By far, one of the biggest differences between people in these regions and those in a Western culture is the proportion of plant food eaten to meat and dairy.

On the Greek island of Ikaria, theirs is a typical Mediterranean diet to the extent that it includes lots of vegetables and olive oil, smaller amounts of meat and dairy products and moderate amounts of alcohol, specifically, wine. Where it was different was its emphasis on potatoes, goat’s milk (feta cheese), honey, legumes, wild greens and some fruit.
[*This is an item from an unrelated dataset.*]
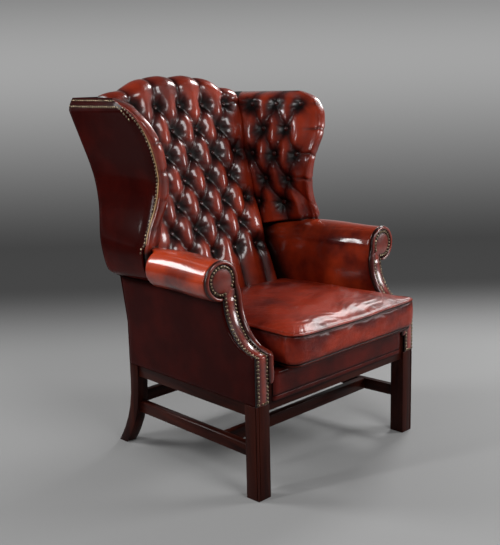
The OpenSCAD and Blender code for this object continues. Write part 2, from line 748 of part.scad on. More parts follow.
// Across: the edge, then columns on the button lattice, then the other edge
function back_x(i, z) = i == 0 ? -back_half(z) : i == 2 * back_side_cols ? back_half(z)
    : (i - back_side_cols) * back_dx;
function back_front(i) = concat(
    [[back_x(i, deck_h), pad_front_y(deck_h) - low_tuft, deck_h]],
    [for (j = [-back_low_rows:3 * (button_rows - 1)]) let (z = tuft_z + j * back_dz, x = back_x(i, z))
        [x, pad_front_y(z) - back_tuft(x, z), z]]
);
function back_ring(i) =
    let (x = back_x(i, wing_top), top = crest_z(x), z3 = top - 1.4 * crest_pad,
         ys = pad_front_y(z3) - low_tuft, low = top - crest_pad + soft_gap,
         top_x = min(back_top_w, max(-back_top_w, x)), low_x = back_x(i, low))
    concat(
        back_front(i),
        [for (k = [1:2]) let (z = mix(top_button_z, z3, k / 2))
            [back_x(i, z), pad_front_y(z) - back_tuft(x, z), z]],
        [[top_x, ys + crest_pad / 3, top - crest_pad / 2], [top_x, ys + crest_pad, top],
         [top_x, back_rear_y(top) - panel_t, top], [low_x, back_rear_y(low) - panel_t, low],
         [low_x, frame_front_y(low) - 2 * web_t, low]],
        [for (z = back_pad_zs) [back_x(i, z), frame_front_y(z) - 2 * web_t, z]]
    );
// Deep-buttoned leather and stuffing of the inside back, turned over the crest
module inside_back() {
    color("#8a1a10") loft([for (i = [0:2 * back_side_cols]) back_ring(i)]);
}
// Leather and board that close the back, following the outline of crest and wings
module outside_back() {
    levels = 12;
    wing_edge = [for (i = [0:levels]) let (z = mix(skin_z, wing_top - wing_cap_t, i / levels))
        [wing_rear_x(z), z]];
    color("#3d0d0b") intersection() {
        slab(-front_half - wing_flare, front_half + wing_flare) polygon(concat(
            [for (z = back_zs(leg_h, overall_h)) [back_rear_y(z) - panel_t, z]],
            [for (z = flip(back_zs(leg_h, overall_h))) [back_rear_y(z), z]]
        ));
        wall(leg_y, overall_depth) polygon(concat(
            [[rear_half, leg_h], [rear_half, skin_z]], wing_edge,
            flip(crest_line(back_top_w, 0)),
            flip([for (p = wing_edge) [-p[0], p[1]]]),
            [[-rear_half, skin_z], [-rear_half, leg_h]]
        ));
    }
}
button_h = button_d / 4;
// Leather-covered button with its twine, standing on z
module button(depth) {
    rotate_extrude() polygon([[0, 0], [button_d / 25, 0], [button_d / 25, depth],
        [button_d / 2, depth + button_h * 0.7], [button_d * 0.46, depth + button_h],
        [button_d / 4, depth + button_h * 1.25], [0, depth + button_h * 1.35]]);
}
module back_buttons() {
    color("#6c1410") for (k = [0:button_rows - 1]) {
        z = tuft_z + k * tuft_h;
        for (x = k % 2 == 0 ? [-2:2] : [-1.5:1.5])
            aim([x * tuft_w, pad_front_y(z), z], [0, -1, back_lean]) button(tuft_d * 0.4);
    }
}

// Wings

wing_d = overall_depth / 2 - wing_front_y - 2 * crest_pad + 2 * wing_roll;
wing_y_shares = [[0, 0.1], [0.02, 0.075], [0.1, 0.083], [0.18, 0.086], [0.26, 0.075], [0.36, 0.056],
    [0.46, 0.036], [0.56, 0.017], [0.66, 0], [0.75, 0.011], [0.84, 0.047], [0.91, 0.117],
    [0.955, 0.192], [1, 0.33]];
wing_x_shares = [[-0.25, -0.08], [-0.23, 0.18], [-0.19, 0.38], [-0.13, 0.51], [-0.06, 0.56],
    [0.02, 0.55], [0.1, 0.41], [0.18, 0.23], [0.26, 0.08], [0.36, 0], [0.46, 0.01], [0.56, 0.15],
    [0.66, 0.36], [0.75, 0.53], [0.84, 0.71], [0.91, 0.83], [0.955, 0.94], [1, 1]];
function wing_t(z) = (z - arm_h) / (wing_top - arm_h);
function wing_edge_y(z) = wing_front_y + wing_d * along(wing_y_shares, wing_t(z));
function wing_edge_x(z) = wing_waist + wing_flare * along(wing_x_shares, wing_t(z));
function wing_rear_x(z) =
    mix(wing_edge_x(z), wing_rear_w, 0.5 * smooth((z - skin_z) / (2 * panel_t + arm_wood_t)));
wing_cap_z = wing_top - wing_cap_t;
function wing_skin_y(z) = back_rear_y(z) - panel_t - soft_gap / 2;
wing_form_rows = 21;
// Heights shared by the wing's stick, stuffing and outside, so that their faces meet
function wing_row(i) = mix(wing_base_z, wing_cap_z, i / wing_form_rows);
skirt_levels = 5;
// Thin leather-covered outside of the wing; its lower edge curls in over the outside arm
module outside_wing() {
    skirt_z = skin_z + soft_gap;
    zs = concat([for (i = [0:skirt_levels - 1]) mix(skirt_z, wing_base_z, i / skirt_levels)],
        [for (i = [0:wing_form_rows]) wing_row(i)]);
    loft([for (z = zs) let (xf = wing_edge_x(z), xr = wing_rear_x(z), yf = wing_edge_y(z),
            yr = wing_skin_y(z))
        [[xf, yf, z], [xf - panel_t, yf, z], [xr - panel_t, yr, z], [xr, yr, z]]], 0);
}
stick_d = 1.25 * wing_stick;
// The stick's foot is screwed to the outer side of the arm rail
stick_foot_x = front_half - leather_rebate - sin(side_angle) * (wing_setback + stick_d) + wing_stick;
bar_row = wing_form_rows - 2;
bar_top = wing_row(bar_row);
function stick_x(z) =
    let (xf = wing_edge_x(z), xr = wing_rear_x(z), yf = wing_edge_y(z),
         skin = min(xf, mix(xf, xr, stick_d / (wing_skin_y(z) - yf))) - panel_t - soft_gap)
    mix(stick_foot_x, skin, smooth((z - roll_z) / (wing_base_z - skin_z)));
function stick_ring(z) =
    let (x = stick_x(z), y = wing_edge_y(z))
    [[x, y, z], [x - wing_stick, y, z], [x - wing_stick, y + stick_d, z], [x, y + stick_d, z]];
// Shaped stick from the arm rail, and the bar that ties its top to the rear post
module wing_frame() {
    z_bar = bar_top - arm_wood_t;
    xf = wing_edge_x(z_bar) - 2 * panel_t;
    xr = wing_rear_x(z_bar) - 2 * panel_t;
    xf_in = stick_x(bar_top) - wing_stick;
    xr_in = wing_rear_x(bar_top) - 2 * panel_t - wing_stick + soft_gap;
    loft(concat([stick_ring(roll_z - arm_wood_t)], [for (i = [0:bar_row]) stick_ring(wing_row(i))]), 0);
    y0 = wing_edge_y(bar_top) + panel_t;
    y1 = frame_rear_y(z_bar);
    y2 = frame_front_y(bar_top);
    translate([0, 0, z_bar]) linear_extrude(arm_wood_t) polygon([[xf, y0], [xr, y1],
        [post_half, y1], [post_half, y2], [xr_in, y2], [xf_in, y0]]);
}
wing_thick = wing_stick + panel_t + wing_roll;
function wing_in_x(z) = min(wing_edge_x(z) - wing_thick, stick_x(z) - wing_stick - 0.8 * wing_roll);
wing_button_set = 3.7 * wing_roll;
wing_row_z = arm_h + 0.7 * wing_tuft_h;
wing_rows = 5;
wing_lean = 0.17;
function wing_lattice_y(z) = wing_front_y + wing_button_set + wing_lean * (z - wing_row_z - 2 * wing_tuft_h);
function wing_tuft(y, z) =
    let (u = (y - wing_lattice_y(z)) / wing_tuft_w, w = (z - wing_row_z) / wing_tuft_h,
         ends = smooth((z - wing_row_z + wing_tuft_h / 2) / (wing_tuft_h / 2))
            * (1 - smooth((z - wing_row_z - 4 * wing_tuft_h) / (wing_tuft_h / 2))))
    wing_tuft_d * mix(0.5, tuft(u + w / 2, u - w / 2), ends);
function wing_base_x(y, z) =
    let (y0 = wing_edge_y(z), y1 = pad_front_y(z))
    mix(wing_in_x(z), back_half(z) + back_joint, clamp01((y - y0) / (y1 - y0)));
wing_cols = 17;
function wing_inner(p, z) =
    let (y = mix(wing_edge_y(z), pad_front_y(z), p), edge = smooth(p * 6) * smooth((1 - p) * 8))
    [wing_base_x(y, z) - edge * wing_tuft(y, z), y, z];
function wing_ring(z, cap) =
    let (xf = wing_edge_x(z), yf = wing_edge_y(z), xr = wing_rear_x(z), w = xf - wing_in_x(z),
         yb = cap ? back_rear_y(z) - panel_t : frame_front_y(z) - web_t - soft_gap,
         xm = cap ? xf : stick_x(z) - wing_stick - soft_gap,
         xb = cap ? xr : min(xm, xr - 2 * panel_t - wing_stick))
    concat(
        [[xf, yf, z], [xf - w / 16, yf - 0.6 * wing_roll, z], [xf - w / 3, yf - wing_roll, z],
         [xf - 0.8 * w, yf - 0.8 * wing_roll, z]],
        [for (i = [0:wing_cols]) wing_inner(i / wing_cols, z)],
        [[back_half(z) + back_joint, yb, z], [xb, yb, z], [xm, yf + (cap ? soft_gap : 0), z]]
    );
wing_ring_reflex = wing_cols + 7 - 1 + 1;
// Buttoned leather and stuffing of the inside wing, rolled over its front and top edges
module inside_wing() {
    loft(concat(
        [for (i = [0:wing_form_rows]) wing_ring(wing_row(i), false)],
        [wing_ring(wing_cap_z + panel_t / 4, true), wing_ring(wing_top, true)]
    ), wing_ring_reflex);
}
// Face of the inside wing between the points of its lattice
function wing_face_x(y, z) =
    let (r = (z - wing_base_z) / (wing_cap_z - wing_base_z) * wing_form_rows, i = floor(r),
         c = (y - wing_edge_y(z)) / (pad_front_y(z) - wing_edge_y(z)) * wing_cols, j = floor(c))
    mix(mix(wing_inner(j / wing_cols, wing_row(i))[0], wing_inner((j + 1) / wing_cols, wing_row(i))[0], c - j),
        mix(wing_inner(j / wing_cols, wing_row(i + 1))[0],
            wing_inner((j + 1) / wing_cols, wing_row(i + 1))[0], c - j), r - i);
function wing_button_xs(k) = k == 0 ? [1, 1.97] : k % 2 == 0 ? [0, 1, 2] : [0.5, 1.5];
module wing_buttons() {
    color("#6c1410") for (s = [-1, 1]) side(s) for (k = [0:wing_rows - 1]) {
        z = wing_row_z + k * wing_tuft_h;
        for (m = wing_button_xs(k)) {
            y = wing_lattice_y(z) + m * wing_tuft_w;
            aim([wing_face_x(y, z) - nail_lift, y, z], [-1, -0.3, 0]) button(wing_tuft_d * 0.33);
        }
    }
}
edge_steps = 20;
wing_nail_line = concat(
    [for (i = [0:edge_steps]) let (z = mix(arm_h + nail_pitch, wing_cap_z - nail_edge, i / edge_steps))
        [wing_edge_x(z), wing_edge_y(z) + nail_edge, z]],
    [let (z = wing_cap_z - nail_edge) [wing_rear_x(z), wing_skin_y(z) - nail_edge, z]]
);
// Nails along the front and top edges of the outside wing
module wing_nails() {
    for (k = [0:floor(total(wing_nail_line) / nail_pitch)]) {
        p = walk(wing_nail_line, k * nail_pitch);
        a = wing_edge_x(p[2] - nail_d / 2);
        b = wing_edge_x(p[2] + nail_d / 2);
        turn = (wing_edge_x(p[2]) - wing_rear_x(p[2])) / (wing_skin_y(p[2]) - wing_edge_y(p[2]));
        along_top = smooth((p[2] - wing_cap_z + 2 * nail_edge) / nail_edge)
            * sin(180 * clamp01((p[1] - wing_edge_y(p[2])) / (wing_skin_y(p[2]) - wing_edge_y(p[2]))));
        aim(p + [(2 + 2.4 * along_top) * nail_lift, 0, 0], [1, turn, (a - b) / nail_d]) nail();
    }
}

wood = "#3a140e";
beech = "#b8935f";
hide = "#8a1a10";
dark_hide = "#3d0d0b";
brass = "#9a7a45";

color(wood) side(-1) front_leg();  // front_leg_left
color(wood) side(1) front_leg();  // front_leg_right
color(wood) side(-1) rear_post();  // rear_post_left
color(wood) side(1) rear_post();  // rear_post_right
front_seat_rail();
color(wood) side(-1) side_seat_rail();  // side_seat_rail_left
color(wood) side(1) side_seat_rail();  // side_seat_rail_right
rear_seat_rail();
corner_blocks();
color(wood) side(-1) side_stretcher();  // side_stretcher_left
color(wood) side(1) side_stretcher();  // side_stretcher_right
cross_stretcher();
rear_stretcher();
seat_springs();
spring_clips();
deck_pad();
dust_cover();
front_border();
cushion_cover();
cushion_core();
zip_tape();
zip_slider();
color(beech) side(-1) arm_stump();  // arm_stump_left
color(beech) side(1) arm_stump();  // arm_stump_right
color(beech) side(-1) arm_rail();  // arm_rail_left
color(beech) side(1) arm_rail();  // arm_rail_right
color(hide) side(-1) arm_pad();  // arm_pad_left
color(hide) side(1) arm_pad();  // arm_pad_right
color(hide) side(-1) arm_facing();  // arm_facing_left
color(hide) side(1) arm_facing();  // arm_facing_right
color(hide) side(-1) arm_border();  // arm_border_left
color(hide) side(1) arm_border();  // arm_border_right
color(dark_hide) side(-1) outside_arm();  // outside_arm_left
color(dark_hide) side(1) outside_arm();  // outside_arm_right
color(brass) side(-1) arm_nails();  // arm_nails_left
color(brass) side(1) arm_nails();  // arm_nails_right
crest_rail();
lower_back_rail();
back_webbing();
inside_back();
outside_back();
back_buttons();
color(beech) side(-1) wing_frame();  // wing_frame_left
color(beech) side(1) wing_frame();  // wing_frame_right
color(hide) side(-1) inside_wing();  // inside_wing_left
color(hide) side(1) inside_wing();  // inside_wing_right
color(dark_hide) side(-1) outside_wing();  // outside_wing_left
color(dark_hide) side(1) outside_wing();  // outside_wing_right
color(brass) side(-1) wing_nails();  // wing_nails_left
color(brass) side(1) wing_nails();  // wing_nails_right
wing_buttons();
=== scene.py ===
import bpy
import math
import numpy as np
from mathutils import Matrix, Vector


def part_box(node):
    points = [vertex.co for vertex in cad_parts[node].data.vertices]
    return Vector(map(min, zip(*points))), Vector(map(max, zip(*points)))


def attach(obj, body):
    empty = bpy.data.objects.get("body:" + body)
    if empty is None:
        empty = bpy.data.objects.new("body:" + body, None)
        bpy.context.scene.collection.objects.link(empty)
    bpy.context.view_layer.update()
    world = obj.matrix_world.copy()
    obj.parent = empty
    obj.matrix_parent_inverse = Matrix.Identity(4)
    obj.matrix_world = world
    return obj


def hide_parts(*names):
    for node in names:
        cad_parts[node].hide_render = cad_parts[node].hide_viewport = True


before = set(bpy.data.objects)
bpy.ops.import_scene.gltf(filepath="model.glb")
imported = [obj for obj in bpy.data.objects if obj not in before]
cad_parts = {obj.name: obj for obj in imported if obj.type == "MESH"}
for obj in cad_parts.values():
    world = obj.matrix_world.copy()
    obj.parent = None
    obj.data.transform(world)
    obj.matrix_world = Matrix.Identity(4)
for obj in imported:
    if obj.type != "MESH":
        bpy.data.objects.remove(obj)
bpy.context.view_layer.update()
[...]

Despite the potatoes having a high carbohydrate content, they do have heart-healthy potassium, Vitamin B6 and fibre. Wild greens are a great source of minerals. Feta cheese provides gut-friendly bacteria with anti-inflammatory and anti-cancer properties. The Ikarians add it to salads, vegetable stews and other dishes. Black-eyed peas, which are actually beans, have been found to contain some of the strongest anti-cancer, anti-diabetes and heart-protective substances around. And honey, used to treat everything from insomnia to healing wounds, is stirred into tea and coffee as a sweetener or simply by the spoonful twice daily.

The Okinawans of Japan are an interesting group of people due to the influence Western culture has had on the younger generation. Prior to WWII, the Okinawans diet consisted of a diet of two thirds sweet potato (or imo, a purple relative of the orange sweet potato). They also ate miso soup with seaweed, tofu, and green leafy vegetables and turmeric as a spice and in tea, with smaller servings of meat and fish. The three foods turmeric, sweet potato and seaweed had the added benefit of mimicking caloric restriction. This results in cells producing less energy and in turn, less free radicals and in so doing, slowing the aging process.
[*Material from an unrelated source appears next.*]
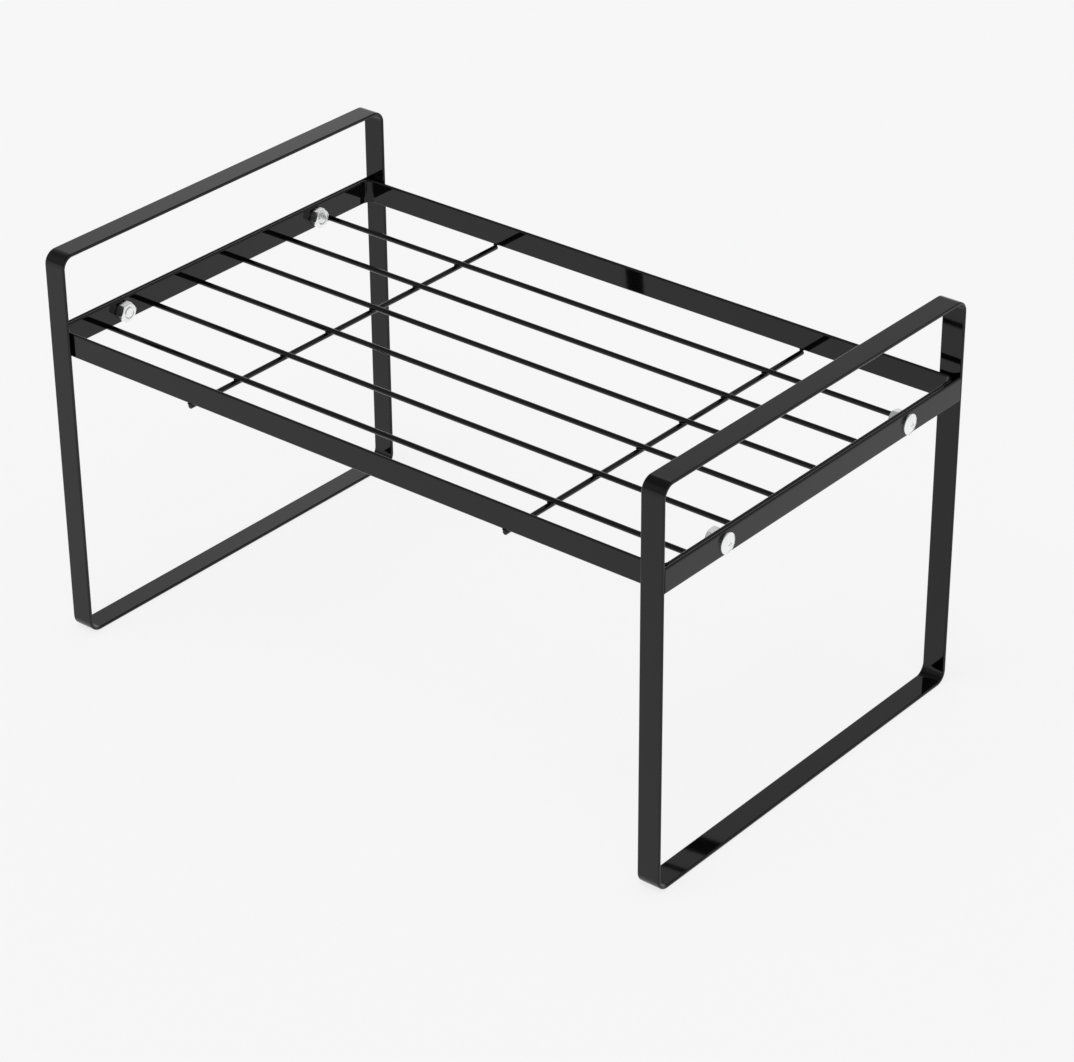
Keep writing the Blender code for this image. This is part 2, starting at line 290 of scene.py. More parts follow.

However, after the second world war, the Americans set up an army base in the region and Western influences changed food habits. Sweet potato consumption dropped to 5% and rice consumption doubled. Bread crept in, milk consumption increased and meat, eggs and poultry consumption increased more than seven-fold. With that, cancers of the lung, breast and colon almost doubled.

The shepherds on the rocky slopes of Sardinia exercise daily and at a low intensity but this level of physical activity allows them to eat a rather high caloric diet, similar to today’s Americans. The difference though is in the nutritional content. Breads they eat are healthier, made from high protein low-gluten wheat or whole wheat. They eat fava beans and chickpeas which deliver protein and fibre and are one of the foods most highly associated with reaching the age of 100. Fennel, which flavours many dishes, is a rich source of vitamins A, B and C. And tomatoes, used as a sauce or basis for many dishes such as minestrone soup, are rich in vitamin C and fibre. Almonds, eaten alone or chopped into main dishes are regulars in Sardinian cooking.


In conclusion.

This has been a brief overview of the “Blue Zones” way of life with a few practical examples of how the longest living peoples on the planet go about things. I will return to this topic in future articles.
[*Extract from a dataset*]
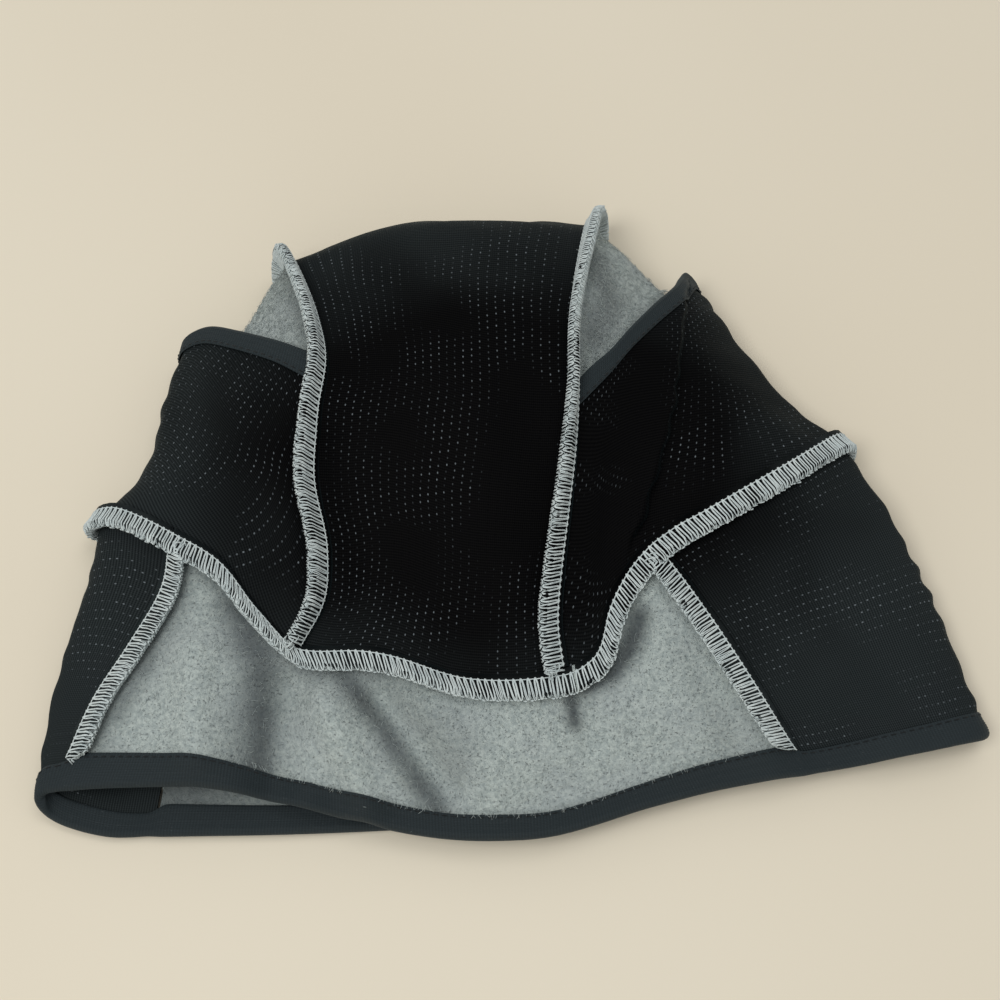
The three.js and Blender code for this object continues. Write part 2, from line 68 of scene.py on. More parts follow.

The main point I would like to make to everyone is that to give yourself the best chance of living a long healthy life free from disease and under the influence of pharmaceutical medication, it does take some thought and consideration regarding the many habits that we undertake daily. But you can do it when you put your mind to it and make good health a habit.

Try to eat a mainly plant based diet, get out and about every day if possible, and spend time with family and friends. Take some time to take stress out of your day, don’t eat too much, give to others, be grateful for what you have and last of all but not least, enjoy a glass of wine or two.

Now, get to it!




National Geographic. Blue Zones. The science of living longer. Dan Buettner.